#### Problem to work on
Repeat exactly, and only, the lines below starting at the line that contains "box = shape.BoundBox" and ending at the line that contains "plug in its bore.", inclusive of both.

#### Data lines

>> Start

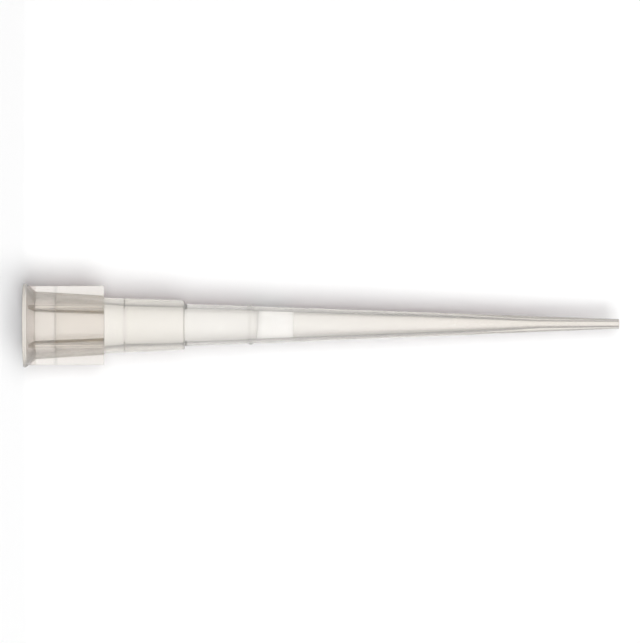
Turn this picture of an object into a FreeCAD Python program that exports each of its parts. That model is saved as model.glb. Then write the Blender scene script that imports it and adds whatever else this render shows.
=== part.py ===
"""Filter pipette tip: one moulded polypropylene tip and the porous plug seated in its bore.

The tip stands on the rim of its collar, mouth down. The origin is the centre of the rim plane,
+Z runs along the axis to the orifice, and the first rib lies on +X. Sizes are in millimetres.
"""
import FreeCAD, Part
import math
import os

# ---- Driving dimensions: the outside, from the rim to the orifice -------------------------------
RIM_DIAMETER = 7.15          # widest part of the collar
LIP_HEIGHT = 0.25            # straight band round the rim
FLARE_HEIGHT = 0.82          # conical collar between the lip and the hub
HUB_LENGTH = 5.85            # ribbed hub, from the flare to its square shoulder
BODY_LENGTH = 6.87           # smooth body, from the hub's shoulder to the step
CONE_LENGTH = 37.21          # slender cone, from the step to the orifice
CONE_START_DIAMETER = 3.644  # cone at the step
CONE_END_DIAMETER = 0.825    # cone at the orifice
STEP_EDGE_RADIUS = 0.17      # edge of the body at the step

# ---- Driving dimensions: the nozzle socket and the rest of the bore -----------------------------
SEAL_DIAMETER = 4.06         # cylindrical land that seals on the pipette's nozzle
SEAL_LENGTH = 1.50
LEAD_IN_LENGTH = 1.70        # straight-sided entry between the flare and the land
LEAD_IN_STEP = 0.30          # shoulder where the entry meets the land, radially
LEAD_IN_DRAFT = 1.7          # degrees a side
SOCKET_CONE_LENGTH = 4.31    # tapered socket beyond the land
SOCKET_END_DIAMETER = 3.38
CORE_STEP = 0.04             # small radial steps where the sections of the core pin meet
CORE_STEP_HEIGHT = 0.05
BODY_BORE_DRAFT = 1.23       # degrees a side
CONE_BORE_SETBACK = 0.21     # the cone's bore starts this far beyond the outer step
THROAT_LENGTH = 7.70         # steeper bore ahead of the capillary
CAPILLARY_LENGTH = 6.80
CAPILLARY_DIAMETER = 0.50    # where the throat ends
ORIFICE_DIAMETER = 0.40

# ---- Driving dimensions: walls, radially --------------------------------------------------------
RIM_FACE_WIDTH = 0.215       # flat face the tip stands on, and the lip's wall
COLLAR_WALL = 0.49           # hub wall at the flare
SHOULDER_WALL = 0.71         # hub wall at its shoulder
BODY_START_WALL = 0.58       # body wall beside the hub's shoulder
BODY_END_WALL = 0.57         # body wall at the step
CONE_WALL = 0.355            # cone wall, even from the step to the throat

# ---- Driving dimensions: ribs, bead and plug ----------------------------------------------------
RIB_COUNT = 6
RIB_SETBACK = 0.195          # the ribs' edges lie this far inside the rim
RIB_EDGE_THICKNESS = 0.31
RIB_DRAFT = 8.0              # degrees a side, so a rib thickens towards its root
RIB_EDGE_RADIUS = 0.05
BEAD_DISTANCE = 5.66         # from the step to the middle of the graduation bead
BEAD_WIDTH = 0.28
BEAD_HEIGHT = 0.14           # how far the bead stands out of the cone
BEAD_SIDE = 0.08             # length of each sloping side
PLUG_DISTANCE = 6.23         # from the step to the middle of the plug's rear face
PLUG_LENGTH = 3.02
PLUG_REAR_TILT = 4.5         # degrees: the plug's rear face lies slightly askew in the bore
PLUG_FRONT_TILT = 1.4
PLUG_CLEARANCE = 0.0         # the plug's skin lies on the bore


# ---- Stations along the axis --------------------------------------------------------------------
FLARE_END = LIP_HEIGHT + FLARE_HEIGHT
HUB_END = FLARE_END + HUB_LENGTH
BODY_END = HUB_END + BODY_LENGTH
TIP_LENGTH = BODY_END + CONE_LENGTH
SEAL_START = FLARE_END + LEAD_IN_LENGTH
SEAL_END = SEAL_START + SEAL_LENGTH
SOCKET_END = SEAL_END + SOCKET_CONE_LENGTH
CONE_BORE_START = BODY_END + CONE_BORE_SETBACK
BEAD_MIDDLE = BODY_END + BEAD_DISTANCE
CAPILLARY_START = TIP_LENGTH - CAPILLARY_LENGTH
THROAT_START = CAPILLARY_START - THROAT_LENGTH
PLUG_START = BODY_END + PLUG_DISTANCE


def slope(degrees):
    """Radial change for each millimetre of length at this angle from the axis."""
    return math.tan(math.radians(degrees))


def radius_on_line(z, start, end):
    """Radius at height z on the straight line between two (radius, z) points."""
    share = (z - start[1]) / (end[1] - start[1])
    return start[0] + share * (end[0] - start[0])


def cone_radius(z):
    """Outer radius of the slender cone, without its bead."""
    return radius_on_line(
        z, (CONE_START_DIAMETER / 2, BODY_END), (CONE_END_DIAMETER / 2, TIP_LENGTH)
    )


def bore_outline():
    """The bore's (radius, z, edge radius) points, from the rim to the orifice."""
    seal = SEAL_DIAMETER / 2
    entry = seal + LEAD_IN_STEP
    socket_end = SOCKET_END_DIAMETER / 2
    body_start = socket_end - CORE_STEP
    body_end = body_start - slope(BODY_BORE_DRAFT) * (BODY_END - SOCKET_END)
    core_joint = BEAD_MIDDLE + BEAD_WIDTH / 2
    return [
        (RIM_DIAMETER / 2 - RIM_FACE_WIDTH, 0.0, 0.0),
        (RIM_DIAMETER / 2 - RIM_FACE_WIDTH, LIP_HEIGHT, 0.0),
        (entry + slope(LEAD_IN_DRAFT) * LEAD_IN_LENGTH, FLARE_END, 0.0),
        (entry, SEAL_START, 0.0),
        (seal, SEAL_START, 0.0),
        (seal, SEAL_END, 0.0),
        (socket_end, SOCKET_END, 0.0),
        (body_start, SOCKET_END + CORE_STEP_HEIGHT, 0.0),
        (body_end, BODY_END, 0.0),
        (cone_radius(CONE_BORE_START) - CONE_WALL, CONE_BORE_START, 0.0),
        (cone_radius(core_joint) - CONE_WALL + CORE_STEP / 2, core_joint, 0.0),
        (
            cone_radius(core_joint + CORE_STEP_HEIGHT) - CONE_WALL - CORE_STEP / 2,
            core_joint + CORE_STEP_HEIGHT,
            0.0,
        ),
        (cone_radius(THROAT_START) - CONE_WALL, THROAT_START, 0.0),
        (CAPILLARY_DIAMETER / 2, CAPILLARY_START, 0.0),
        (ORIFICE_DIAMETER / 2, TIP_LENGTH, 0.0),
    ]


def bore_radius(z):
    """Radius of the bore at height z."""
    outline = bore_outline()
    for start, end in zip(outline, outline[1:]):
        if start[1] < z <= end[1]:
            return radius_on_line(z, start, end)
    return outline[-1][0]


def bead_outline():
    """The graduation bead's points: a low ring with sloping sides that stands on the cone."""
    low = BEAD_MIDDLE - BEAD_WIDTH / 2
    high = BEAD_MIDDLE + BEAD_WIDTH / 2
    crest = cone_radius(BEAD_MIDDLE) + BEAD_HEIGHT
    return [
        (cone_radius(low), low, 0.0),
        (crest, low + BEAD_SIDE, 0.0),
        (crest, high - BEAD_SIDE, 0.0),
        (cone_radius(high), high, 0.0),
    ]


def outer_outline():
    """The outside's (radius, z, edge radius) points, from the rim to the orifice."""
    collar = SEAL_DIAMETER / 2 + LEAD_IN_STEP + slope(LEAD_IN_DRAFT) * LEAD_IN_LENGTH
    return [
        (RIM_DIAMETER / 2, 0.0, 0.0),
        (RIM_DIAMETER / 2, LIP_HEIGHT, 0.0),
        (collar + COLLAR_WALL, FLARE_END, 0.0),
        (bore_radius(HUB_END) + SHOULDER_WALL, HUB_END, 0.0),
        (bore_radius(HUB_END) + BODY_START_WALL, HUB_END, 0.0),
        (bore_radius(BODY_END) + BODY_END_WALL, BODY_END, STEP_EDGE_RADIUS),
        (CONE_START_DIAMETER / 2, BODY_END, 0.0),
        *bead_outline(),
        (CONE_END_DIAMETER / 2, TIP_LENGTH, 0.0),
    ]


def on_profile(radius, z):
    """A point of a turned profile, drawn in the XZ plane."""
    return FreeCAD.Vector(radius, 0, z)


def rounded_edges(corners):
    """Lines through these (point, edge radius) corners, with a tangent arc at each rounded one."""
    edges = []
    at = corners[0][0]
    for index in range(1, len(corners)):
        corner, edge_radius = corners[index]
        if edge_radius > 0 and index + 1 < len(corners):
            back = (corners[index - 1][0] - corner).normalize()
            ahead = (corners[index + 1][0] - corner).normalize()
            half_angle = back.getAngle(ahead) / 2
            reach = edge_radius / math.tan(half_angle)
            middle = (back + ahead).normalize()
            centre = corner + middle * (edge_radius / math.sin(half_angle))
            edges.append(Part.LineSegment(at, corner + back * reach).toShape())
            on_arc = centre - middle * edge_radius
            at = corner + ahead * reach
            edges.append(Part.Arc(corner + back * reach, on_arc, at).toShape())
        else:
            edges.append(Part.LineSegment(at, corner).toShape())
            at = corner
    return edges


def turned(outline):
    """The solid of revolution between this outline and the axis."""
    corners = [(on_profile(radius, z), edge) for radius, z, edge in outline]
    foot = on_profile(0, outline[0][1])
    top = on_profile(0, outline[-1][1])
    corners = [(foot, 0.0)] + corners + [(top, 0.0), (foot, 0.0)]
    face = Part.Face(Part.Wire(rounded_edges(corners)))
    return face.revolve(FreeCAD.Vector(0, 0, 0), FreeCAD.Vector(0, 0, 1), 360)


def rib(index):
    """One hub rib: a drafted blade from the collar to the hub's shoulder."""
    root = SEAL_DIAMETER / 2
    edge = RIM_DIAMETER / 2 - RIB_SETBACK
    half_edge = RIB_EDGE_THICKNESS / 2
    half_root = half_edge + slope(RIB_DRAFT) * (edge - root)
    corners = [
        (FreeCAD.Vector(root, -half_root, LIP_HEIGHT), 0.0),
        (FreeCAD.Vector(edge, -half_edge, LIP_HEIGHT), RIB_EDGE_RADIUS),
        (FreeCAD.Vector(edge, half_edge, LIP_HEIGHT), RIB_EDGE_RADIUS),
        (FreeCAD.Vector(root, half_root, LIP_HEIGHT), 0.0),
        (FreeCAD.Vector(root, -half_root, LIP_HEIGHT), 0.0),
    ]
    section = Part.Face(Part.Wire(rounded_edges(corners)))
    blade = section.extrude(FreeCAD.Vector(0, 0, HUB_END - LIP_HEIGHT))
    turn = 360.0 * index / RIB_COUNT
    blade.rotate(FreeCAD.Vector(0, 0, 0), FreeCAD.Vector(0, 0, 1), turn)
    return blade


def tip_body():
    """The moulded tip: the turned outside with its ribs, and the whole bore cut through them."""
    outside = turned(outer_outline())
    ribs = [rib(index) for index in range(RIB_COUNT)]
    return outside.fuse(ribs).cut(turned(bore_outline())).removeSplitter()


def half_space_below(z, tilt):
    """A block that fills everything under a plane through the axis at z, tilted about Y."""
    side = 4 * CONE_START_DIAMETER
    block = Part.makeBox(side, side, side, FreeCAD.Vector(-side / 2, -side / 2, z - side))
    block.rotate(FreeCAD.Vector(0, 0, z), FreeCAD.Vector(0, 1, 0), tilt)
    return block


def filter_plug():
    """The porous plug: what fills the bore between its two faces."""
    outline = [
        (radius - PLUG_CLEARANCE, z, edge_radius) for radius, z, edge_radius in bore_outline()
    ]
    below_front = half_space_below(PLUG_START + PLUG_LENGTH, PLUG_FRONT_TILT)
    below_rear = half_space_below(PLUG_START, PLUG_REAR_TILT)
    return turned(outline).common(below_front).cut(below_rear)


def main():
    """Build each sub-part and write it to its own STEP file."""
    os.makedirs("parts", exist_ok=True)
    for node, build in (("tip_body", tip_body), ("filter_plug", filter_plug)):
        shape = build().Solids[0]
        shape.exportStep("parts/" + node + ".step")
        box = shape.BoundBox
        print(
            f"{node}: valid {shape.isValid()}, {shape.Volume:.3f} mm3, "
            f"{box.XLength:.3f} x {box.YLength:.3f} x {box.ZLength:.3f} mm"
        )


main()
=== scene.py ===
"""Dressed model of a filter pipette tip: a cloudy moulded body and the white porous plug in its bore.

The tip stands on the rim of its collar with the orifice on top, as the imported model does. Profiles are
written in millimetres as (radius, height) corners and turned about the Z axis. Meshes are in metres.
"""

import logging
import math
from dataclasses import dataclass, field
from enum import Enum

import bpy
import numpy as np
from mathutils import Matrix, Vector


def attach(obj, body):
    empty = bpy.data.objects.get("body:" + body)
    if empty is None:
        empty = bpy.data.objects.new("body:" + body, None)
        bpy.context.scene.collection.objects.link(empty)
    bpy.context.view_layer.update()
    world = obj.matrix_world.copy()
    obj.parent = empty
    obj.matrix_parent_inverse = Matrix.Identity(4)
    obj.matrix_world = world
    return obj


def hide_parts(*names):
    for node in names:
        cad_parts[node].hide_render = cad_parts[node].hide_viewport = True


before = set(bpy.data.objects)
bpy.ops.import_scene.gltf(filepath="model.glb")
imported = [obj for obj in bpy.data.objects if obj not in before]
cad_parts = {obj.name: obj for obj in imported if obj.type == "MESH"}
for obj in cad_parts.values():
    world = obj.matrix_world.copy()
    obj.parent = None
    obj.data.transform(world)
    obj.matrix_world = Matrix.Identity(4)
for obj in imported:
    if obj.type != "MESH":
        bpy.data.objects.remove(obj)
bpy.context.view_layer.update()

MM = 0.001  # one millimetre in metres
BODY = "root"
OUTSIDE = "outside"  # mesh attribute: 1 on the tip's outside, 0 in its bore
STRAIGHT = 89.5  # half angle in degrees past which two runs count as one straight line
SAME = 1e-6  # heights less than this many millimetres apart count as one
LATTICE = 32  # random numbers along each side of the lattice

log = logging.getLogger("pipette_tip")

Corner = tuple[float, float, float]  # radius, height and edge radius, in millimetres
Colour = tuple[float, float, float]
Pair = tuple[float, float]
Piece = bpy.types.Object
Socket = bpy.types.NodeSocket
Tree = bpy.types.NodeTree


class Blend(Enum):
    """How two numbers are joined in a material."""

    ADD = "ADD"
    TIMES = "MULTIPLY"
    LARGER = "MAXIMUM"
    POWER = "POWER"
    LESS = "LESS_THAN"
    SIZE = "ABSOLUTE"


# ---- Surfaces ----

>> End

#### Result below
        box = shape.BoundBox
        print(
            f"{node}: valid {shape.isValid()}, {shape.Volume:.3f} mm3, "
            f"{box.XLength:.3f} x {box.YLength:.3f} x {box.ZLength:.3f} mm"
        )


main()
=== scene.py ===
"""Dressed model of a filter pipette tip: a cloudy moulded body and the white porous plug in its bore.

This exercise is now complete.